Many studies of the Mongols, especially by nonspecialists, gloss over the unification of Mongolia. Thankfully, Sverdrup discusses the subject in detail, with attention to each battle. (Many of the book's invaluable maps concern the wars in Mongolia.) In a valuable corrective shift of emphasis, Sverdrup gives more space to Sübe'etei's campaigns in East Asia (60 pages) than to the Western Campaign (35 pages) which brought the Russian principalities under Mongol control.

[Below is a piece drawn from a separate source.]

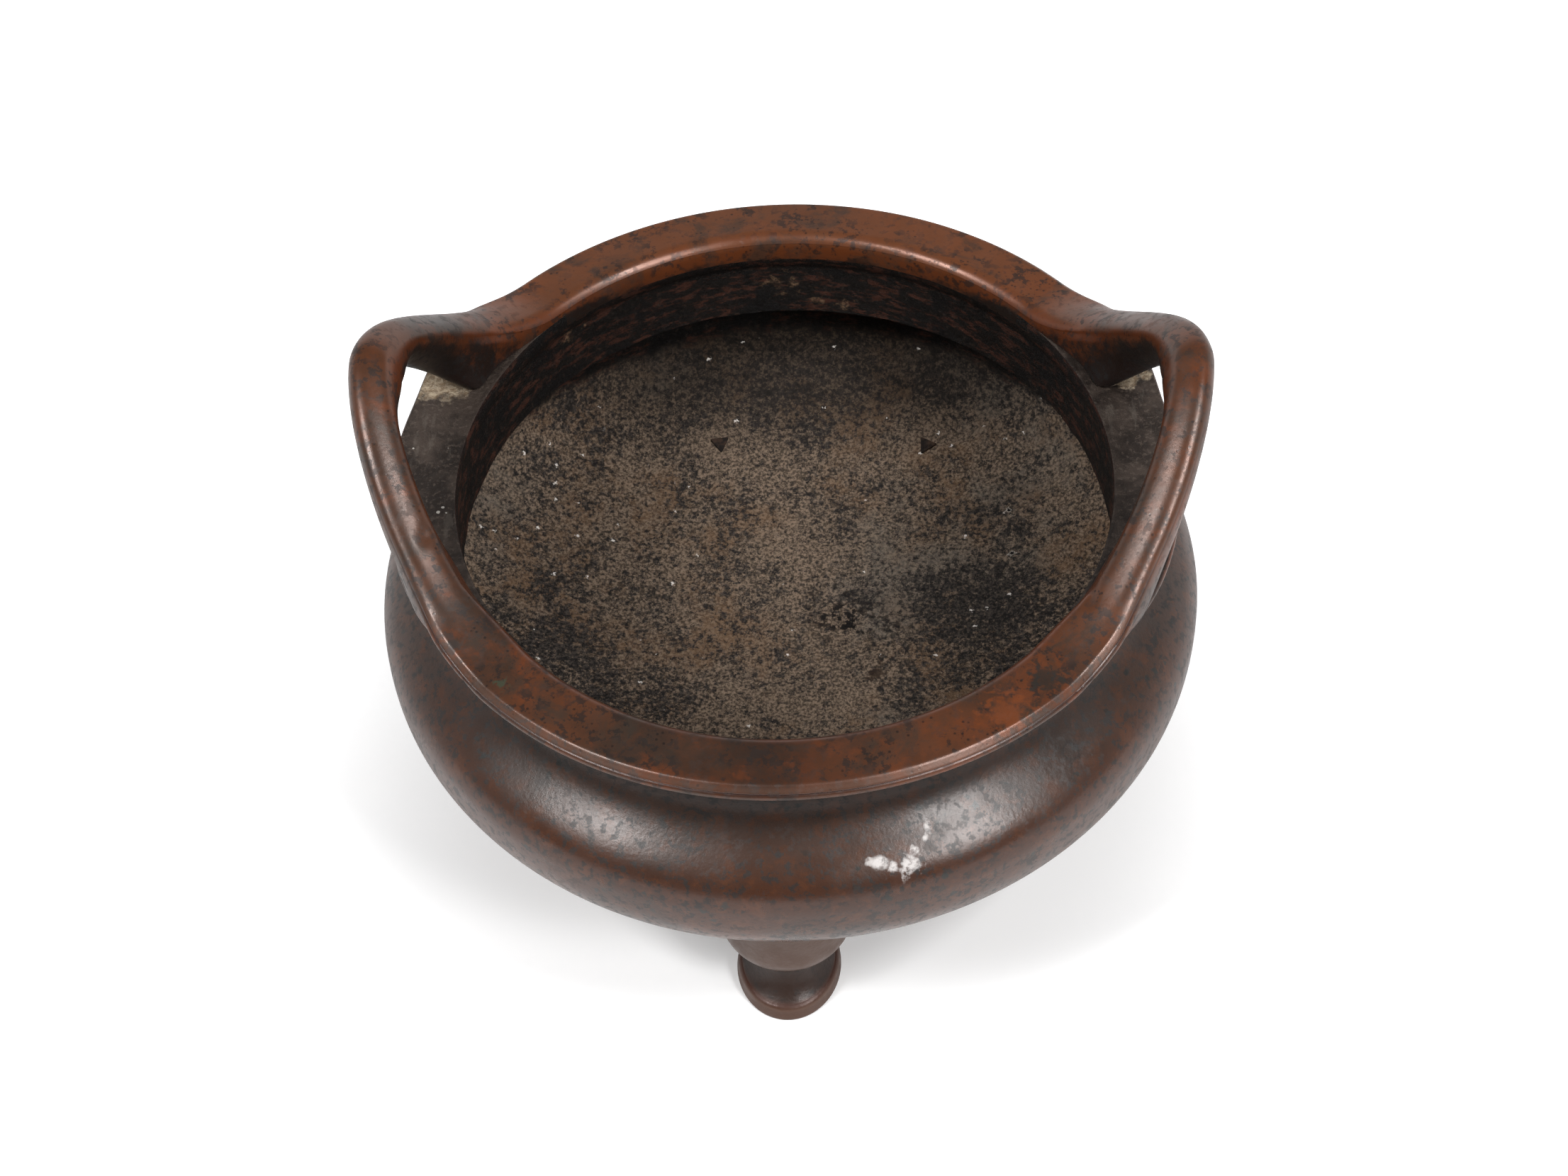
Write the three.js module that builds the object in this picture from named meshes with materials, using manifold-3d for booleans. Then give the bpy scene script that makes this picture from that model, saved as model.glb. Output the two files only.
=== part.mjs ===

Though well written overall, the book has some defects. For example, Sverdrup argues that the Mongol military system was based on that of the Liao dynasty (960–1125). But there is little evidence that this was true when Chinggis Khan rose to power almost a century later. Rather, traditional steppe forms of warfare predominated alongside Jin influences (which might have contained Liao forms).

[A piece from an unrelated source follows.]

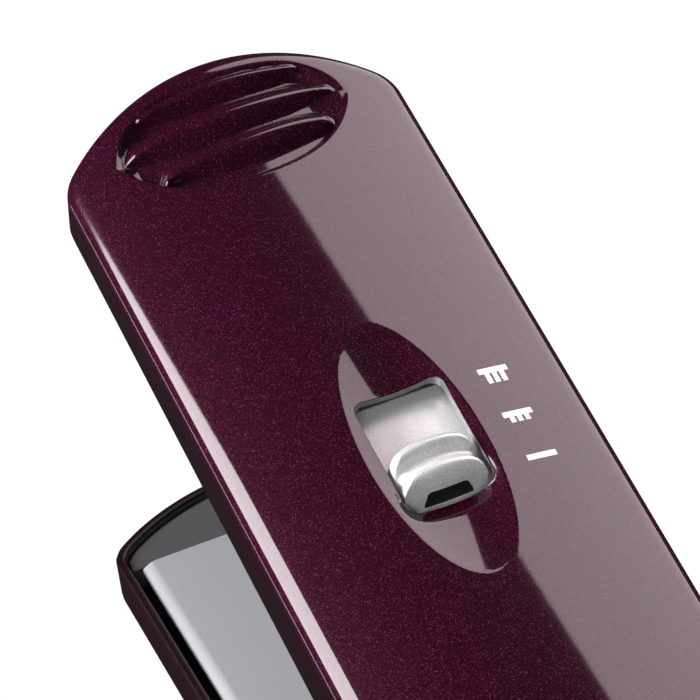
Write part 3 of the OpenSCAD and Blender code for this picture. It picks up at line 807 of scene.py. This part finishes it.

More disappointing are Sverdrup's facile comparisons of Mongol tactics with those of such Western military figures as Hannibal, Napoleon, and Robert E. Lee. Military buffs may appreciate these excurses, but they reveal Sverdrup's lack of familiarity with nonwestern military history and consequent missed opportunities to stress unique aspects of the Mongol military. To cite another example, the author twice (32, 48) mentions the presence of a woman—Hö'elun—at the battle of Dalan Baljut.[2] Both times, he simply lists her among other commanders without remarking on the extreme rarity of female battlefield commanders in any historical era or on the fact that she was Chinggis Khan's own mother. Although somewhat off topic, a paragraph concerning other examples of contemporary female commanders would have been most enlightening.

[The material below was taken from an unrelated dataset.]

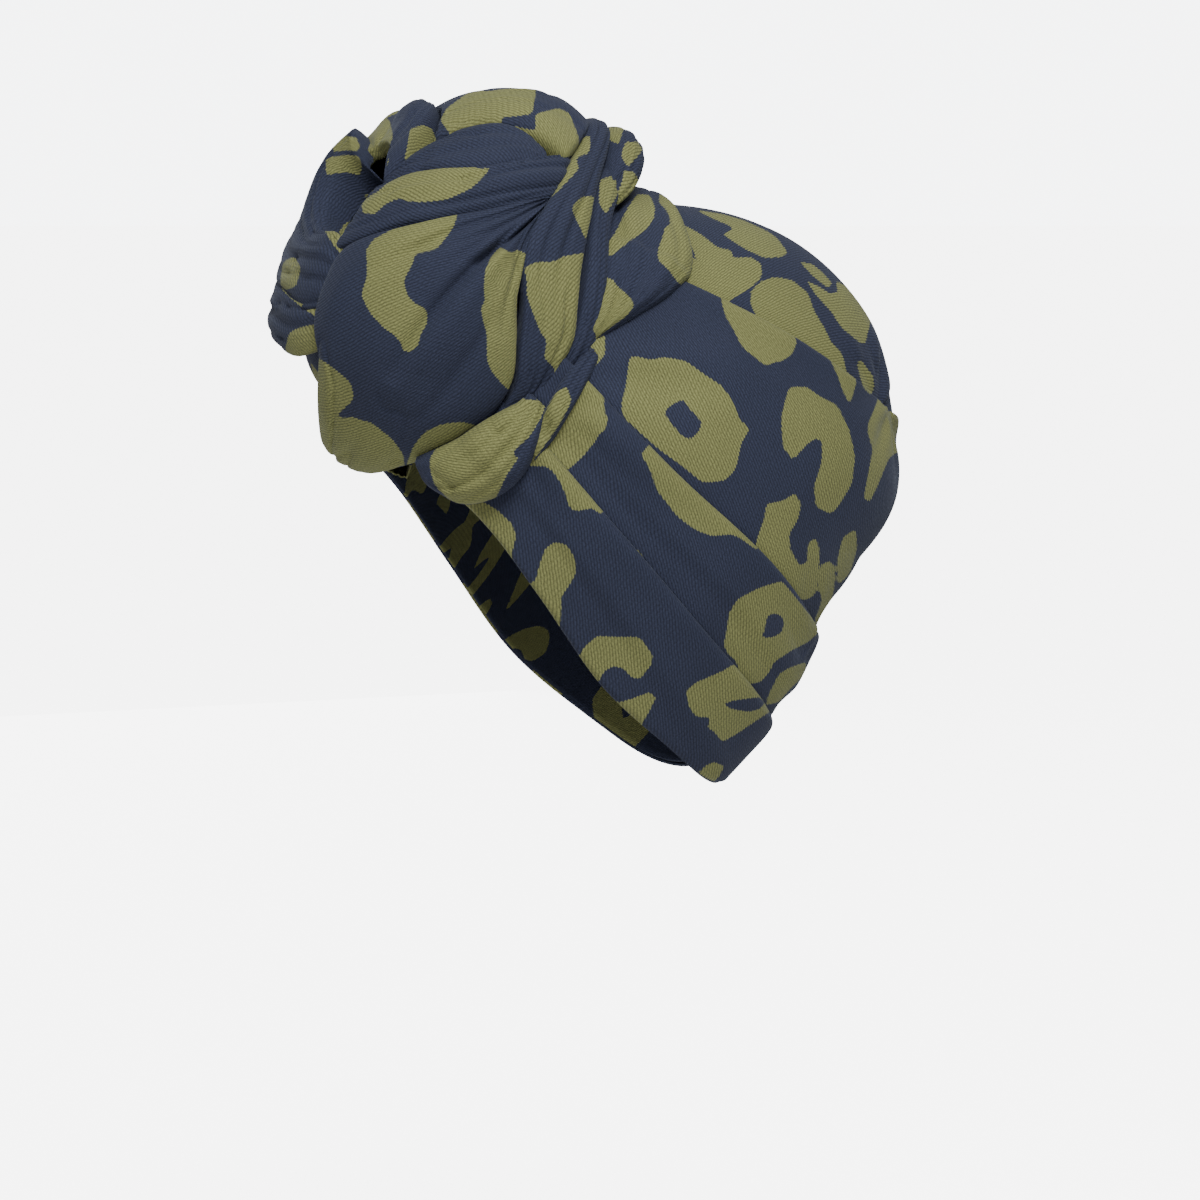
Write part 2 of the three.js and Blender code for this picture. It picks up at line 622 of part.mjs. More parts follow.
function cloth(name, geometry, colour) {
  const plain = geometry.toNonIndexed();
  plain.computeVertexNormals();
  const material = new THREE.MeshStandardMaterial({ color: colour, roughness: 0.85, metalness: 0 });
  const mesh = new THREE.Mesh(plain, material);
  mesh.name = name;
  headwrap.add(mesh);
}

cloth('crown_cap', capGeometry(), NAVY);
for (const name of Object.keys(WRAPS)) cloth(name, wrapGeometry(name), NAVY);

let taken = headBlock();
for (const [folds, form] of [[KNOT_FOLDS, knotPoint], [FOOT_FOLDS, footPoint]]) {
  for (const [name, rows] of Object.entries(folds)) {
    const fold = skinRings(foldSections(rows, form), false);
    cloth(name, geometryOf(solidOf(fold).subtract(taken)), name === 'tail' ? GREEN : NAVY);
    taken = taken.add(solidOf(grown(fold, GAP * CUT_SPREAD)));
  }
}
cloth('knot_core', geometryOf(solidOf(coreGeometry()).subtract(taken)), NAVY);

export default headwrap;
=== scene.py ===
import math

import bpy
import numpy as np
from mathutils import Matrix, Vector
from mathutils.bvhtree import BVHTree


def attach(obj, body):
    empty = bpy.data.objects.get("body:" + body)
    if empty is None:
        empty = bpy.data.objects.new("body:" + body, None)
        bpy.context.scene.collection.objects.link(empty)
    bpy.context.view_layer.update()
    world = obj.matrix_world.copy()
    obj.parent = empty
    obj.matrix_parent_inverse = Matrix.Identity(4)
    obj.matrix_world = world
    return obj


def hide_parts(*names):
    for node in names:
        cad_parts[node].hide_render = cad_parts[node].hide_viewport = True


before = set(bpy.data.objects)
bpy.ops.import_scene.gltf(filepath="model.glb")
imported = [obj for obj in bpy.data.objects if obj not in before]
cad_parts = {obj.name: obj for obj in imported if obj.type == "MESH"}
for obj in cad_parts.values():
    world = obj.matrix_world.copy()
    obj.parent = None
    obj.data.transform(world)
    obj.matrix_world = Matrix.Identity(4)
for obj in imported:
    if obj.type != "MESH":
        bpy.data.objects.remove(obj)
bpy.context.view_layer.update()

MM = 0.001

# Head hollow and cloth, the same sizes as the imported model, in millimetres

HEAD_HALF = np.array([75.0, 104.0, 89.0])
HEAD_SET_BACK = 6.0
CROWN_TILT = math.radians(42)
CAP_WALL = 1.5
WRAP_WALL = 1.5
GAP = 0.3
OVERLAP = 9.0
GATHER_DEPTH = 5.0
GATHER_REACH = 26  # degrees each way round from the nape
GATHERS = [(42, 9, 0.8), (97, 7, 1.0)]  # slope, its reach, share of the depth

HEAD_FORM = {
    "elevation": [-90, -75, -60, -45, -30, -15, 0, 15, 30, 45, 60, 90],
    "back": [1.60, 1.42, 1.205, 1.05, 1.01, 0.985, 1.00, 1.02, 1.045, 1.055, 1.045, 1.00],
    "side": [1.70, 1.60, 1.37, 1.19, 1.08, 1.02, 1.00, 1.005, 1.02, 1.03, 1.02, 1.00],
    "front": [1.70, 1.50, 1.27, 1.12, 1.03, 1.00, 1.00, 1.00, 1.00, 1.00, 1.00, 1.00],
}

# Edges of the wraps, degrees down from the crown axis, by the turn round it from the nape
WRAP_EDGES = {
    "turn": [0, 30, 60, 90, 120, 150, 180],
    "rim": [124, 129.5, 136.5, 135.5, 131, 128.5, 127],
    "front": [115.5, 115.5, 115.5, 112.5, 106.5, 101, 98],
    "middle": [99, 99, 96.8, 95.2, 90.2, 84, 80],
    "upper": [44, 45, 48, 52, 58.5, 66, 70],
}

# Knot
KNOT_CENTRE = np.array([0.0, -60.0, 57.0])
KNOT_LEAN = math.radians(46)
KNOT_FRONT = 57.0
KNOT_HALF_HEIGHT = 73.0
KNOT_HALF_WIDTH = 70.0
KNOT_ROOT = 75.0
KNOT_SQUARENESS = 2.35
FOLD_TUCK = 9.0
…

General readers may find in The Mongol Conquests a convenient introduction to the Mongol Empire. Specialists will value the clarity of its charts and maps, but dislike its inconstancies and errors of fact. While Carl Sverdrup's measured and discerning analyses of the campaigns of Chinggis Khan and Sübe'etei break no new ground, they offer a salutary antidote to the "Mongols as military supermen" style of narrative.

[1] Sverdrup eschews the more accurate transliteration Chinggis Khan in favor of the traditional western form, Genghis Khan, which entered the English language via François Pétis de la Croix's Genghis Khan (1710, Eng. trans. 1722). (N.b., in French, Genghis is pronounced more like Chinggis, that is, with a soft rather than hard "G.") This jars with his use of Sübe'etei, a precise transliteration from the Middle Mongolian, as opposed to Sübedei, Sübetei, Subotai, Subedai: if one is willing to use the truest but least familiar (to western readers) rendering of a Mongolian name, then why retain "Genghis Khan?" This problem extends to toponomy: curiously, Sverdrup uses Beijing instead of Zhongdu to designate the Jin capital. While Beijing now occupies much of the former Zhongdu, it did not exist in the thirteenth century, nor was Zhongdu the northern capital of the Jin Empire. Sverdrup also incorrectly refers to the Erdis (read Irtysh) River (150).

[2] Sometimes erratically spelled "Baljud" by Sverdrup.